>>>

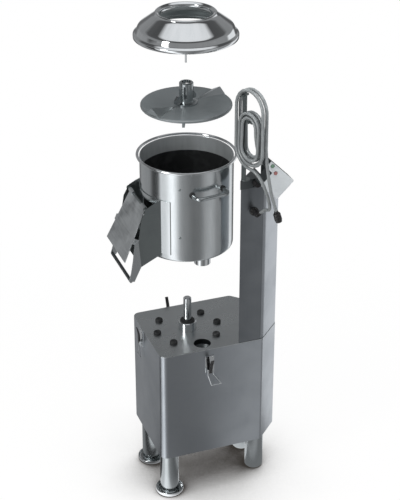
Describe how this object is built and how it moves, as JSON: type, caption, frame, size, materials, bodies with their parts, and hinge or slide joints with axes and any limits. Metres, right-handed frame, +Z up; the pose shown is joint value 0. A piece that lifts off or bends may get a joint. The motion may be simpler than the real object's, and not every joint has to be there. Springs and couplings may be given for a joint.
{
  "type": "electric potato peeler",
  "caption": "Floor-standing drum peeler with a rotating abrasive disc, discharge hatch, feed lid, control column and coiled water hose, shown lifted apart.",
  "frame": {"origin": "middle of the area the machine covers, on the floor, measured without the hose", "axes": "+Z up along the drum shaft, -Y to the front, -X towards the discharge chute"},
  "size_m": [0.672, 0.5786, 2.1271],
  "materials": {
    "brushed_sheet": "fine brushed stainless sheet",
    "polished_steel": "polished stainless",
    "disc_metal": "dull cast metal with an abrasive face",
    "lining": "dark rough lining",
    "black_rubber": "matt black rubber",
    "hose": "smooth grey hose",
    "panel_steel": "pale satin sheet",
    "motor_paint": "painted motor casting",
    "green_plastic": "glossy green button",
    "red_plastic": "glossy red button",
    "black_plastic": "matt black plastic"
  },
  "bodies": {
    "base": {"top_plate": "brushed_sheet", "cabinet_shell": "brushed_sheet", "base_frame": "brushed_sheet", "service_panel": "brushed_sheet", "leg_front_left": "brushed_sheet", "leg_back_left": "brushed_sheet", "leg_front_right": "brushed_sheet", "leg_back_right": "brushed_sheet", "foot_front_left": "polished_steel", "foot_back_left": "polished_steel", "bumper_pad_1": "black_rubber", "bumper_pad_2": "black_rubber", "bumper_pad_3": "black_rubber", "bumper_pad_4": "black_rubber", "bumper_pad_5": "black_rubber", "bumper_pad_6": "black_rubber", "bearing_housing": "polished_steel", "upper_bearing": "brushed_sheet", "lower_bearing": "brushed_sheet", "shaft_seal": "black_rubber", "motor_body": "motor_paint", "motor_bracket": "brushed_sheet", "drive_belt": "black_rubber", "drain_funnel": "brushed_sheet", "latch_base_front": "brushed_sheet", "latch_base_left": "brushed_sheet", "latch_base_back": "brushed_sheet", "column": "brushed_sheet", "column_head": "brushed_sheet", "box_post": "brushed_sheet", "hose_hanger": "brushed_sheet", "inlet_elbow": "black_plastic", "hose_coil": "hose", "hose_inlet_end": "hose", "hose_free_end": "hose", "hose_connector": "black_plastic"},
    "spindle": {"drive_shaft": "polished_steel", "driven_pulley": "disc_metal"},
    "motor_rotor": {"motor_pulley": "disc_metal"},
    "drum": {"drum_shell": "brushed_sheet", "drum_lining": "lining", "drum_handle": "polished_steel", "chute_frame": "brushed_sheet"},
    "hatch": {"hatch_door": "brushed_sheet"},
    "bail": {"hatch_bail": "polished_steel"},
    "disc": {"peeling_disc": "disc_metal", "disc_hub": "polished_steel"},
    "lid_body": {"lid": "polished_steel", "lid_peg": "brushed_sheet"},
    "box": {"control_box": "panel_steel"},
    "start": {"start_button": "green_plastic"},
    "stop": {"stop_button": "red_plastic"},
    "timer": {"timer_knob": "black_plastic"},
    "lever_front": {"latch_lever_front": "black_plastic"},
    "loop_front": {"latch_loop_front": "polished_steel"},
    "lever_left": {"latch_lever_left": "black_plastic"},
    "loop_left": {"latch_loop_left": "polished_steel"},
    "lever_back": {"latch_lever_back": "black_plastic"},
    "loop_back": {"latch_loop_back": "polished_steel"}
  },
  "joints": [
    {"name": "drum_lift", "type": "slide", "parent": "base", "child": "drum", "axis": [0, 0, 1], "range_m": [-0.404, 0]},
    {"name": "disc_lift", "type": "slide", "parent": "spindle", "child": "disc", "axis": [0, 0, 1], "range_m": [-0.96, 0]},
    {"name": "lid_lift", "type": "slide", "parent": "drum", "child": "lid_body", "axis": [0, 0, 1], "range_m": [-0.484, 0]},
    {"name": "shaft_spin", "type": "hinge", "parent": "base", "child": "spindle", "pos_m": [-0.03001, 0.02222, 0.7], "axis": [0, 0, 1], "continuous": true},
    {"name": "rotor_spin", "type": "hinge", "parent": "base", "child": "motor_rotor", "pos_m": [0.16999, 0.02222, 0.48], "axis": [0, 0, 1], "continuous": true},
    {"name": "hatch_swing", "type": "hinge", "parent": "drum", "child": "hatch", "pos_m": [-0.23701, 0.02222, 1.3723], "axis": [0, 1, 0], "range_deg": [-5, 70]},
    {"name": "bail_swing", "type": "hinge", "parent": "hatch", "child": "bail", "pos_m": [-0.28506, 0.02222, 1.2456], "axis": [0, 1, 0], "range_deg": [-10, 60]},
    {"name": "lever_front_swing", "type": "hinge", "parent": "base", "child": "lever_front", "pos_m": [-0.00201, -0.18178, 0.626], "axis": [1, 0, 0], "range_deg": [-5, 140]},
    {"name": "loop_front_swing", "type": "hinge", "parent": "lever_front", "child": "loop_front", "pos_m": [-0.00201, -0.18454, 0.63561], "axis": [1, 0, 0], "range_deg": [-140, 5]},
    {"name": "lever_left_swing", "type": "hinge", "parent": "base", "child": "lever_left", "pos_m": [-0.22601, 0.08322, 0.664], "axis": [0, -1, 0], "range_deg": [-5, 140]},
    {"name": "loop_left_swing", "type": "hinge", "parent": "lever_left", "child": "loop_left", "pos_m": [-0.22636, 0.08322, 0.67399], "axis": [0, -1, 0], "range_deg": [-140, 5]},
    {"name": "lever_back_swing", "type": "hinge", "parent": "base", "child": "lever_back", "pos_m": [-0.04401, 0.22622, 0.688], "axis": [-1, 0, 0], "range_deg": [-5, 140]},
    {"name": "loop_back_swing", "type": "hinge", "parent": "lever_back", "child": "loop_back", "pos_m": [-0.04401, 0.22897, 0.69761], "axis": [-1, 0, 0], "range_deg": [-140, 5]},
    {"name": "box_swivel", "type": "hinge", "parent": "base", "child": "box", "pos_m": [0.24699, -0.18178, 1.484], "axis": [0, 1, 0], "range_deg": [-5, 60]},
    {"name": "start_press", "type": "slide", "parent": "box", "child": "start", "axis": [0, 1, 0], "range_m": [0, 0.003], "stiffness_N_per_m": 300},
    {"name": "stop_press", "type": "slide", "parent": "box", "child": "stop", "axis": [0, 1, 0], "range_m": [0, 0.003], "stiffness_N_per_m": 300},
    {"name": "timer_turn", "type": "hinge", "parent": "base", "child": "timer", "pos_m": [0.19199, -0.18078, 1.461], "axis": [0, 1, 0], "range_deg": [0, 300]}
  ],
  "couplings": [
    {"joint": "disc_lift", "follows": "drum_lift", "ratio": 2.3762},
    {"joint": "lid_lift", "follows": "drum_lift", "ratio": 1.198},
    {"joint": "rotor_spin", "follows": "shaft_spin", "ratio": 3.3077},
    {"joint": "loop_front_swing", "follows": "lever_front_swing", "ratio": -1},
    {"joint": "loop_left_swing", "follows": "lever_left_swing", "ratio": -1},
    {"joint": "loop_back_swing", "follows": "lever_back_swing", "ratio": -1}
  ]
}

<<<

**THE PROBLEM**
Give back the data above exactly as it appears.

**TASK RESPONSE**
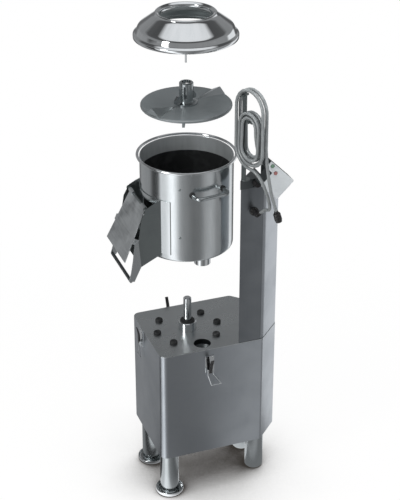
Describe how this object is built and how it moves, as JSON: type, caption, frame, size, materials, bodies with their parts, and hinge or slide joints with axes and any limits. Metres, right-handed frame, +Z up; the pose shown is joint value 0. A piece that lifts off or bends may get a joint. The motion may be simpler than the real object's, and not every joint has to be there. Springs and couplings may be given for a joint.
{
  "type": "electric potato peeler",
  "caption": "Floor-standing drum peeler with a rotating abrasive disc, discharge hatch, feed lid, control column and coiled water hose, shown lifted apart.",
  "frame": {"origin": "middle of the area the machine covers, on the floor, measured without the hose", "axes": "+Z up along the drum shaft, -Y to the front, -X towards the discharge chute"},
  "size_m": [0.672, 0.5786, 2.1271],
  "materials": {
    "brushed_sheet": "fine brushed stainless sheet",
    "polished_steel": "polished stainless",
    "disc_metal": "dull cast metal with an abrasive face",
    "lining": "dark rough lining",
    "black_rubber": "matt black rubber",
    "hose": "smooth grey hose",
    "panel_steel": "pale satin sheet",
    "motor_paint": "painted motor casting",
    "green_plastic": "glossy green button",
    "red_plastic": "glossy red button",
    "black_plastic": "matt black plastic"
  },
  "bodies": {
    "base": {"top_plate": "brushed_sheet", "cabinet_shell": "brushed_sheet", "base_frame": "brushed_sheet", "service_panel": "brushed_sheet", "leg_front_left": "brushed_sheet", "leg_back_left": "brushed_sheet", "leg_front_right": "brushed_sheet", "leg_back_right": "brushed_sheet", "foot_front_left": "polished_steel", "foot_back_left": "polished_steel", "bumper_pad_1": "black_rubber", "bumper_pad_2": "black_rubber", "bumper_pad_3": "black_rubber", "bumper_pad_4": "black_rubber", "bumper_pad_5": "black_rubber", "bumper_pad_6": "black_rubber", "bearing_housing": "polished_steel", "upper_bearing": "brushed_sheet", "lower_bearing": "brushed_sheet", "shaft_seal": "black_rubber", "motor_body": "motor_paint", "motor_bracket": "brushed_sheet", "drive_belt": "black_rubber", "drain_funnel": "brushed_sheet", "latch_base_front": "brushed_sheet", "latch_base_left": "brushed_sheet", "latch_base_back": "brushed_sheet", "column": "brushed_sheet", "column_head": "brushed_sheet", "box_post": "brushed_sheet", "hose_hanger": "brushed_sheet", "inlet_elbow": "black_plastic", "hose_coil": "hose", "hose_inlet_end": "hose", "hose_free_end": "hose", "hose_connector": "black_plastic"},
    "spindle": {"drive_shaft": "polished_steel", "driven_pulley": "disc_metal"},
    "motor_rotor": {"motor_pulley": "disc_metal"},
    "drum": {"drum_shell": "brushed_sheet", "drum_lining": "lining", "drum_handle": "polished_steel", "chute_frame": "brushed_sheet"},
    "hatch": {"hatch_door": "brushed_sheet"},
    "bail": {"hatch_bail": "polished_steel"},
    "disc": {"peeling_disc": "disc_metal", "disc_hub": "polished_steel"},
    "lid_body": {"lid": "polished_steel", "lid_peg": "brushed_sheet"},
    "box": {"control_box": "panel_steel"},
    "start": {"start_button": "green_plastic"},
    "stop": {"stop_button": "red_plastic"},
    "timer": {"timer_knob": "black_plastic"},
    "lever_front": {"latch_lever_front": "black_plastic"},
    "loop_front": {"latch_loop_front": "polished_steel"},
    "lever_left": {"latch_lever_left": "black_plastic"},
    "loop_left": {"latch_loop_left": "polished_steel"},
    "lever_back": {"latch_lever_back": "black_plastic"},
    "loop_back": {"latch_loop_back": "polished_steel"}
  },
  "joints": [
    {"name": "drum_lift", "type": "slide", "parent": "base", "child": "drum", "axis": [0, 0, 1], "range_m": [-0.404, 0]},
    {"name": "disc_lift", "type": "slide", "parent": "spindle", "child": "disc", "axis": [0, 0, 1], "range_m": [-0.96, 0]},
    {"name": "lid_lift", "type": "slide", "parent": "drum", "child": "lid_body", "axis": [0, 0, 1], "range_m": [-0.484, 0]},
    {"name": "shaft_spin", "type": "hinge", "parent": "base", "child": "spindle", "pos_m": [-0.03001, 0.02222, 0.7], "axis": [0, 0, 1], "continuous": true},
    {"name": "rotor_spin", "type": "hinge", "parent": "base", "child": "motor_rotor", "pos_m": [0.16999, 0.02222, 0.48], "axis": [0, 0, 1], "continuous": true},
    {"name": "hatch_swing", "type": "hinge", "parent": "drum", "child": "hatch", "pos_m": [-0.23701, 0.02222, 1.3723], "axis": [0, 1, 0], "range_deg": [-5, 70]},
    {"name": "bail_swing", "type": "hinge", "parent": "hatch", "child": "bail", "pos_m": [-0.28506, 0.02222, 1.2456], "axis": [0, 1, 0], "range_deg": [-10, 60]},
    {"name": "lever_front_swing", "type": "hinge", "parent": "base", "child": "lever_front", "pos_m": [-0.00201, -0.18178, 0.626], "axis": [1, 0, 0], "range_deg": [-5, 140]},
    {"name": "loop_front_swing", "type": "hinge", "parent": "lever_front", "child": "loop_front", "pos_m": [-0.00201, -0.18454, 0.63561], "axis": [1, 0, 0], "range_deg": [-140, 5]},
    {"name": "lever_left_swing", "type": "hinge", "parent": "base", "child": "lever_left", "pos_m": [-0.22601, 0.08322, 0.664], "axis": [0, -1, 0], "range_deg": [-5, 140]},
    {"name": "loop_left_swing", "type": "hinge", "parent": "lever_left", "child": "loop_left", "pos_m": [-0.22636, 0.08322, 0.67399], "axis": [0, -1, 0], "range_deg": [-140, 5]},
    {"name": "lever_back_swing", "type": "hinge", "parent": "base", "child": "lever_back", "pos_m": [-0.04401, 0.22622, 0.688], "axis": [-1, 0, 0], "range_deg": [-5, 140]},
    {"name": "loop_back_swing", "type": "hinge", "parent": "lever_back", "child": "loop_back", "pos_m": [-0.04401, 0.22897, 0.69761], "axis": [-1, 0, 0], "range_deg": [-140, 5]},
    {"name": "box_swivel", "type": "hinge", "parent": "base", "child": "box", "pos_m": [0.24699, -0.18178, 1.484], "axis": [0, 1, 0], "range_deg": [-5, 60]},
    {"name": "start_press", "type": "slide", "parent": "box", "child": "start", "axis": [0, 1, 0], "range_m": [0, 0.003], "stiffness_N_per_m": 300},
    {"name": "stop_press", "type": "slide", "parent": "box", "child": "stop", "axis": [0, 1, 0], "range_m": [0, 0.003], "stiffness_N_per_m": 300},
    {"name": "timer_turn", "type": "hinge", "parent": "base", "child": "timer", "pos_m": [0.19199, -0.18078, 1.461], "axis": [0, 1, 0], "range_deg": [0, 300]}
  ],
  "couplings": [
    {"joint": "disc_lift", "follows": "drum_lift", "ratio": 2.3762},
    {"joint": "lid_lift", "follows": "drum_lift", "ratio": 1.198},
    {"joint": "rotor_spin", "follows": "shaft_spin", "ratio": 3.3077},
    {"joint": "loop_front_swing", "follows": "lever_front_swing", "ratio": -1},
    {"joint": "loop_left_swing", "follows": "lever_left_swing", "ratio": -1},
    {"joint": "loop_back_swing", "follows": "lever_back_swing", "ratio": -1}
  ]
}